Credit quality remained roughly the same at City National Corp. of Beverly Hills; nonperformers increased by $1 million, to $56.7 million for the quarter. The $4.2 billion-asset company reported solid earnings, posting net income of $16.9 million, up 26.7% from the year before.

It earned 37 cents per share - a penny less than analysts had expected.

"They are very active in managing their capital and continue to find productive ways to use it, such as the acquisitions that are closing this month," said Jeffrey Miller, banking analyst at Keefe, Bruyette & Woods Inc.

The bank is closing three deals in surrounding counties on top of a fourth that closed a year ago. The resulting increase in size, as well as the recovering economy, contributed to 21% loan growth during the quarter, to $2.8 million, the bank reported.

The bank's fourth-quarter numbers also reflected the cost of a lender liability lawsuit, which required a $2 million after-tax charge. City National is contesting its insurance carrier's refusal to cover the damages.
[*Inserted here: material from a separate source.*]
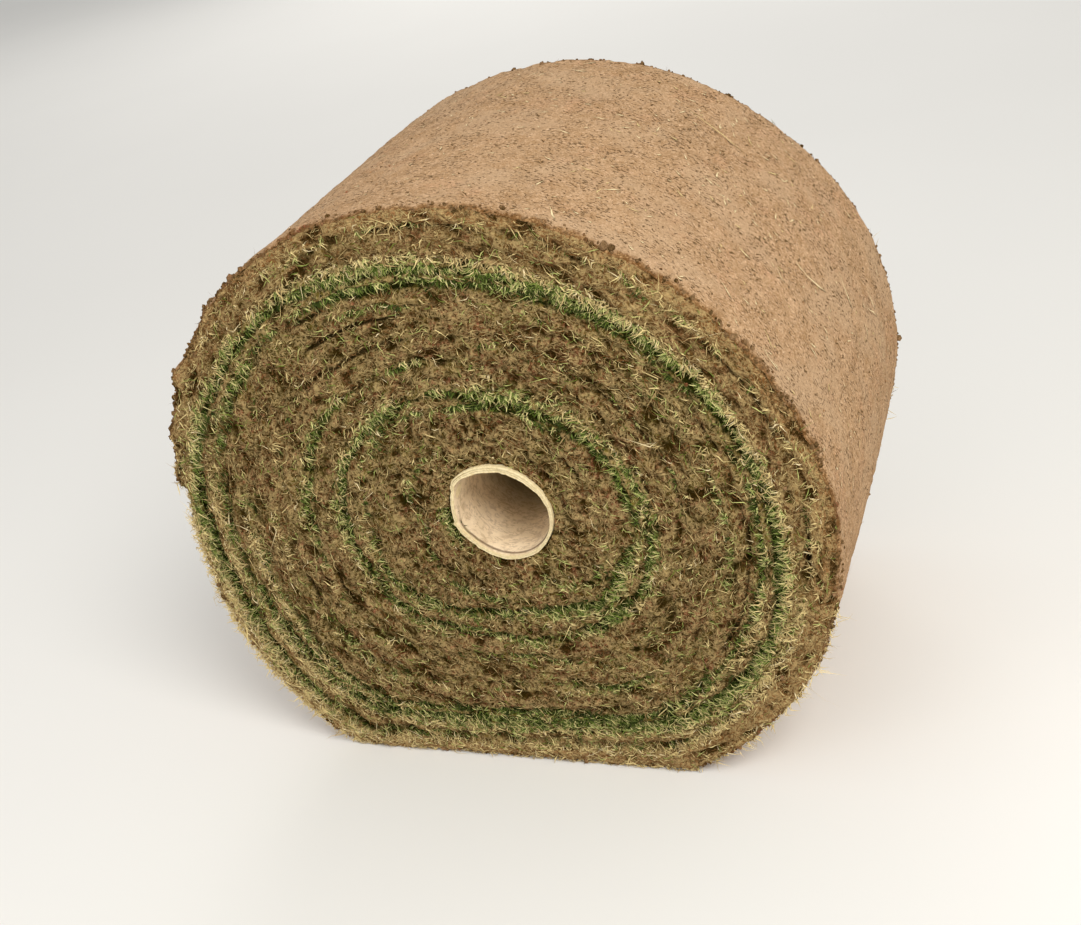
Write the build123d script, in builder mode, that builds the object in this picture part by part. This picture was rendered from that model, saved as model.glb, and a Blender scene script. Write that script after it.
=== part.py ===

Results at First Hawaiian Inc. of Honolulu fell below analysts' expectations; the company reported earning 64 cents a share in the quarter, compared with the 69-cent consensus estimate.

Net income for the quarter was up slightly, to $20.3 million, and nonperformers remained steady: 1.68% of total loans.

"Hawaii's continuing slow pace of economic growth continues to frustrate our efforts to reduce this ratio significantly," said Walter A. Dods, chief executive.

Among other efforts to improve efficiency, the $8 billion-asset banking company is merging a thrift subsidiary into it, cutting 130 jobs.

Sanwa Bank of California, Los Angeles, doubled net income in the quarter from a year earlier, to $24 million.

Asset quality improved; nonperforming assets as a percentage of total assets declined to 0.86%, from 1.02% last year.

Profitability also improved significantly. Return on assets was 1.25% in the fourth quarter, up nearly 125 basis points from the previous year. Return on equity was 13.5%, a doubling from the 1995 quarter.